In the late afternoon, I went ashore with Naxos and took a long walk up the hills on the west. The view was great and so were the vivid green pine trees. In the shade of these trees were lovely cyclamens recently bloomed. One thing, however, I find very hard to comprehend. How do these owners of these lavish houses tolerate the piles of garbage, flotsam, and jetsam right next to their extravagant properties? Are they blind or too cheap to pay someone to cart it away?
Our plan was to go with the Faneromeni’s dinghy to the town for dinner but the breeze did not dissipate as it usually does in the evening and kept on at over 10 knots as late as 9 PM. So, we gave up on our plan and I cooked instead a spaghetti with tuna and fresh Parmezan cheese which we ate inside Thetis’ cabin because it was too cold to eat outside. While eating and afterwards we listened to CD’s with Rembetika. Naxos stayed out in the cockpit and watched us from the companionway. A quiet and pleasant evening afloat.
Tuesday September 18, 2001, Day 28
Fairly early in the morning, while the day was still cool, I went with the zodiac to the Faneromeni and took Naxos. We landed ashore and then walked up the E side of cove for a couple of hours. Again the views were wonderful. It was a most pleasant walk. Hydra is such a beautiful island.
Later in the morning, we, Nikos, Naxos, and I, took the Faneromeni’s dinghy to the town of Hydra. We walked in its charming streets and visited the Nautical Museum where they had a special exhibit on Averoff the first Greek Navy cruiser which was very active during the Balkan Wars and World War I. The director of the museum is a friend of Nikos and she is currently fund raising to support the restoration of Elleni a 20 m perama caïque built by Mytelineos, the same shipwright as the Faneromeni. Elleni is registered in Hydra with registration number of 167 while Faneromeni, also registered in Hydra, with 177.
After we returned to the boats we spent a leisurely afternoon. The cove was very calm and peaceful save for the wakes of the water taxis that occasionally zoomed by at high speeds completely oblivious to anchored yachts. The only dark cloud in the horizon was the e-mail I received from my friend and ex-colleague Dr. Christoph Mahle informing me that our mutual friend and ex-colleague Dr. Geoff Hyde has been diagnosed with cancer and is undergoing an operation. This sad news combined with last week’s terrorist attacks have saddened me a great deal.
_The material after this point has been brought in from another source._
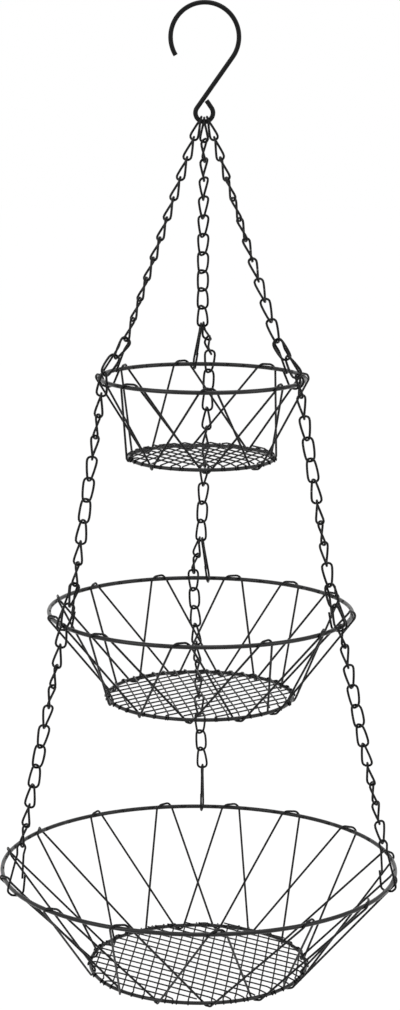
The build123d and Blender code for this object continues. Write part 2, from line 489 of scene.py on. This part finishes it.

The barometer was up to 1012 mB from yesterday’s 1007. The Navtex forecast was favorable and most likely I will be leaving Hydra early in the morning.
Around 9 PM, since it was so calm, we took Nikos’ inflatable dinghy for a ride of about 2 M towards the town. We sat by a seaside restaurant and had an excellent dinner of barbounia (red mullet) and fresh calamaria (squid). These last have become very rare in the last few years in Greece.
After returning to Thetis, I raised the zodiac in preparation of an early departure to take advantage of the good weather. My plan was to sail to Finikas in Syros and be closer to Leros where Thetis will spend her winter. I set the alarm for 1:30 AM.